Siamo ancora convinti che ci vogliono più autonomie differenziate o che a partire dalla Sanità bisogna ripensare all’assetto amministrativo-istituzionale rafforzando il Centro/Governo per renderlo capace di valorizzare le diversità, ma con un tale grado di intervento direttivo da non consentire che di fronte a casi come i contagi virus ogni Presidente di Regione (pure ogni Sindaco!) faccia come crede, al punto che non si sa chi doveva e deve emanare disposizioni, comprare siringhe, tamponi, mascherine, guanti e attrezzature ecc.?
Possiamo ancora tenerci una Sanità incentrata sull’ospedalizzazione, che punti solo alle eccellenze delle cure da ricovero, e non prima su quelle di interventi preventivi territoriali? Leggiamoci la lettera dei “medici di famiglia” della provincia di Bergamo.
Possiamo tenerci una Sanità con impoverimento di servizi, di presidi pubblici e con duplicazioni di privati (sempre in cerca di denari pubblici!) orientati al profitto?
Possiamo poi gareggiare sul terreno retributivo con esorbitanti retribuzioni agli apparati politico-amministrativo-dirigenziali? Possiamo accettare che medici e paramedici non abbiano mascherine? Che non ci siano attrezzature?
Quanti soldi spesi per corsi di formazione sulla sicurezza!

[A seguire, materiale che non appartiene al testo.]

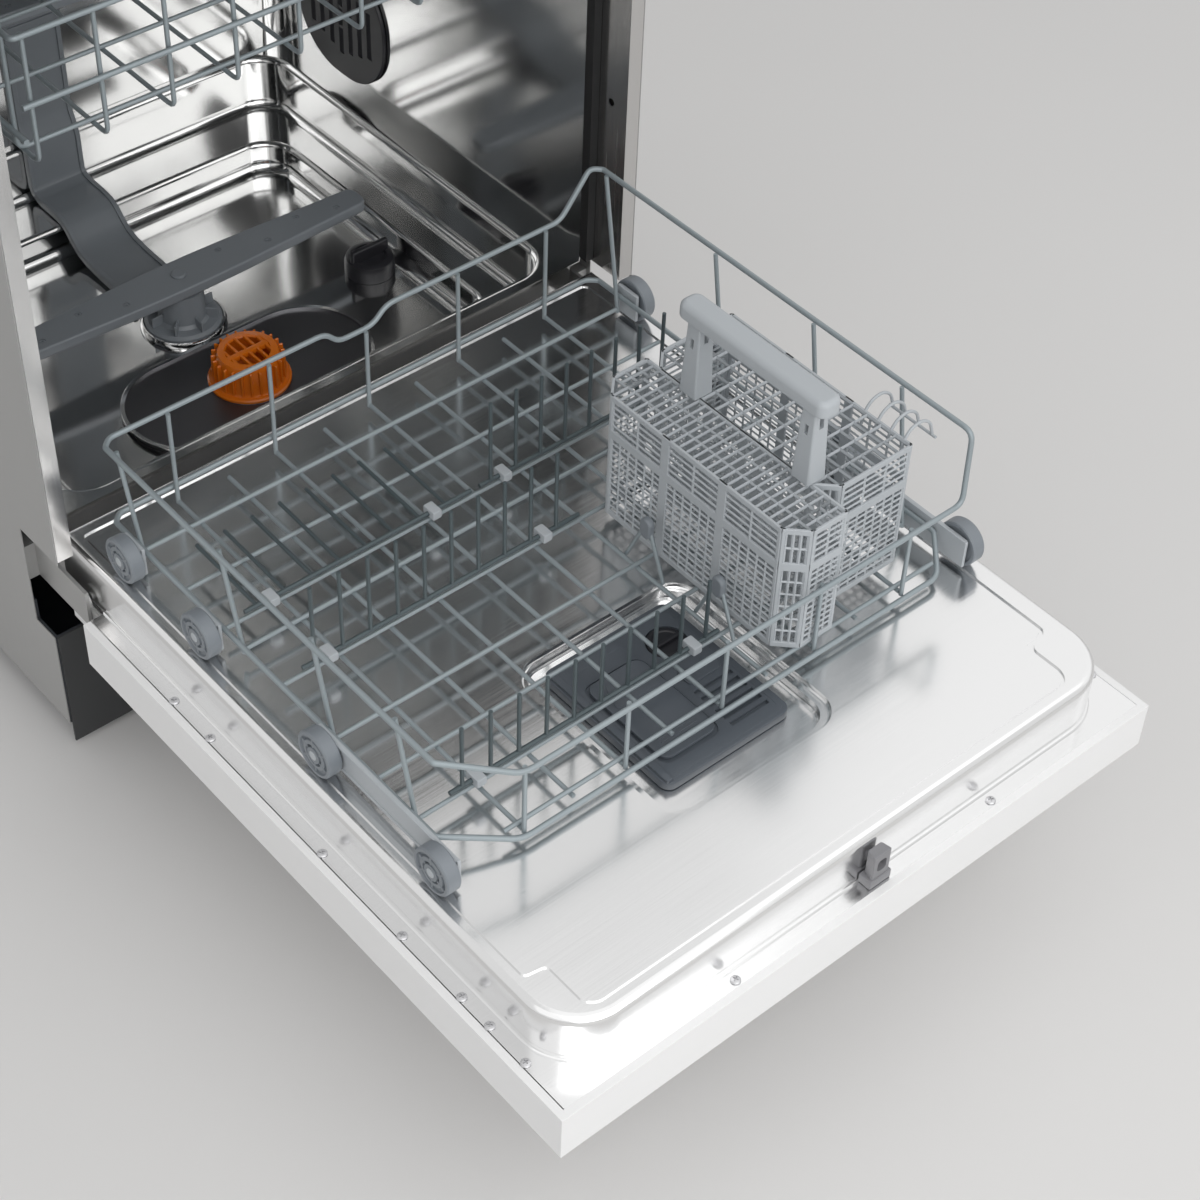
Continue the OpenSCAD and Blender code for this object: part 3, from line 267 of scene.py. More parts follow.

E poi?
Possiamo andare avanti con sistemi che non consentono di fabbricare materiali a basso valore aggiunto quando essi sono però indispensabili per difendersi e tutelarsi?
Sapendo che gli indici di invecchiamento saranno l’unica statistica in crescita, possiamo continuare a pensare che le problematiche di vita degli anziani vanno affidate a sistemi da “case di riposo”, nelle quali, salvo le buone professionalità e gli spiriti di reale volontariato, si vivono giornate di impoverimento totale di relazioni umane e sociali, perché crescente è l’affarismo aziendalistico per il profitto?
È civile una società che sulla malattia e sulla vecchiaia consente arricchimenti?
Queste domande, incentrate sul ciò che è stato il “prima” e ciò che dovrà essere il “dopo”, vanno estese in tutti i settori lavorativi e della vita associata.
Compresi gli apparati politico-istituzionali.
Ecco, il “dopo” non dovrà essere come il “prima”. Ma migliorato.
Lo “spirito resistente” ci può, ci deve guidare, vittoriosi.
Fra poche settimane sarà il 25 Aprile.
Riconnettiamoci con i valori portanti della Liberazione.
Con la Costituzione in mano “ce la faremo”! Con davanti, specialmente, l’art. 3.
Son certo che Antonio, che va ringraziato per il suo intervento di sollecitazione, può condividere.